L'UE menace la Pologne de sanctions inédites pour ses réformes judiciaires
AFP, publié le mercredi 19 juillet 2017 à 14h00
La Commission européenne a exhorté mercredi le gouvernement polonais à "mettre en suspens" ses nouvelles réformes controversées du système judiciaire, agitant la menace de sanctions inédites si Varsovie ne mettait pas fin aux "risques clairs" sur l'Etat de droit en Pologne.

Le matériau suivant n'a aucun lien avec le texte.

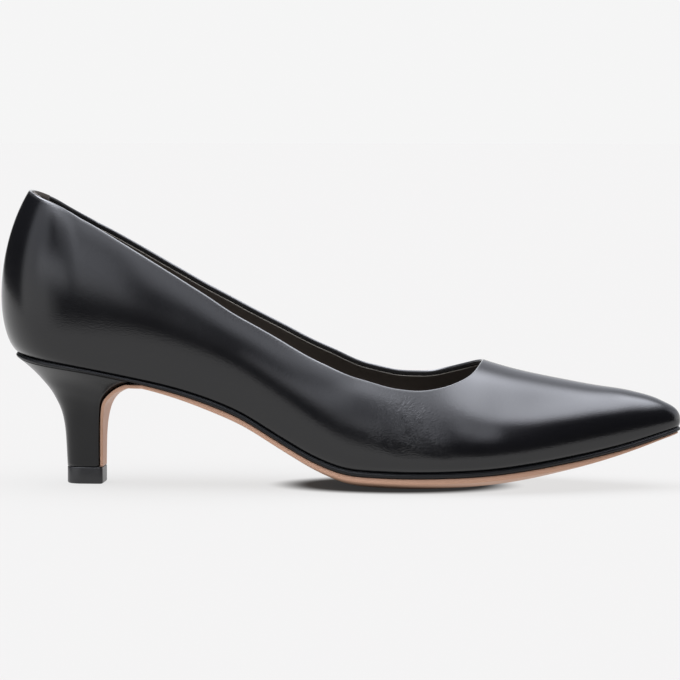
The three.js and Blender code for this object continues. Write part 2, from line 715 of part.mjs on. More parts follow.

"Nous sommes désormais très proches de déclencher l'article 7 du traité de l'UE", synonyme de possibles sanctions comme une suspension du droit de vote de la Pologne au sein de l'Union, a mis en garde le vice-président de l'exécutif européen, Frans Timmermans.
Après s'être déjà attaqués à la justice constitutionnelle, les conservateurs au pouvoir à Varsovie ont lancé une vaste réforme
du système judiciaire, dénoncée par l'opposition comme un "coup d'Etat rampant".
Plusieurs milliers de personnes ont protesté dimanche et mardi dans le pays pour dénoncer ces nouvelles initiatives du parti Droit et Justice (PiS), également critiquées au sein de l'UE, notamment au Parlement européen.
Après une réunion de tous ses membres mercredi, la Commission a demandé "instamment aux autorités polonaises de mettre les nouvelles lois en suspens et de reprendre le dialogue engagé" avec Bruxelles pour "répondre aux graves inquiétudes" exprimées sur le respect de l'Etat de droit.
- 'Arme atomique' -
Frans Timmermans a cité plusieurs textes litigieux, dont le projet de loi, en cours d'examen, accordant au ministre de la Justice une forte influence sur la Cour suprême.
Deux autres textes déjà adoptés la semaine dernière par le Parlement polonais, dominé par les conservateurs, suscitent également l'inquiétude.
L'un porte sur le Conseil national de la magistrature et prévoit que ses membres seront désormais choisis par le Parlement. Un autre modifie le régime des tribunaux de droit commun, dont les présidents seront nommés par le ministre de la Justice.
Le PiS, arrivé au pouvoir fin 2015, présente tous ces changements comme indispensables pour rationaliser le système judiciaire et combattre la corruption. Mais l'opposition y voit un affaiblissement de la séparation des pouvoirs et une tentative de verrouiller le pays.
Ces nouvelles réformes "ont gravement amplifié la menace contre l'Etat de droit" en Pologne, a déploré M. Timmermans, en rappelant que la Commission avait déjà lancé en 2016 une procédure contre la Pologne après sa réforme du tribunal constitutionnel.
C'est cette procédure toujours en cours, et qui n'avait jamais été activée auparavant, qui pourrait conduire en fin de course au déclenchement de l'article 7 du traité de l'UE.
Souvent décrit comme "l'arme atomique" dans la panoplie de mesures que peut prendre l'UE contre l'un de ses membres, il peut mener à une suspension du droit de vote au sein de l'Union.
Jusqu'à présent, malgré des réponses "insuffisantes" de Varsovie sur sa réforme du tribunal constitutionnel, Bruxelles n'avait pas voulu utiliser ce dernier recours, mais les nouvelles initiatives du gouvernement polonais pourraient changer la donne.
Une fois déclenché, l'article 7 nécessiterait cependant une unanimité des autres Etats membres pour déboucher sur une suspension des droits de vote de la Pologne au sein de l'UE. Et la Hongrie, alliée de Varsovie, a déjà prévenu qu'elle s'y opposerait.
- 'Message politique fort' -
"Les nouvelles lois ne sont pas encore officiellement en vigueur. Nous ne pouvons pas encore prendre de décisions formelles, mais nous pouvons envoyer un message politique fort", a expliqué M. Timmermans.
Outre l'article 7, il a également évoqué la possibilité de lancer des "procédures d'infractions" contre Varsovie, susceptibles de mener à des sanctions financières.
Lassé de monter au créneau seul face à une Pologne inflexible, M. Timmermans avait obtenu de la part des Etats membres de l'UE qu'ils débattent pour la première fois entre eux, en mai dernier, de la situation en Pologne.
Cette réunion au niveau ministériel n'avait débouché sur aucune décision. Mais elle a constitué "un saut géant pour l'Etat de droit" d'un point de vue diplomatique, selon un responsable au sein de la Commission, rappelant qu'une large majorité de pays avaient apporté leur soutien à l'exécutif européen dans son bras de fer avec Varsovie.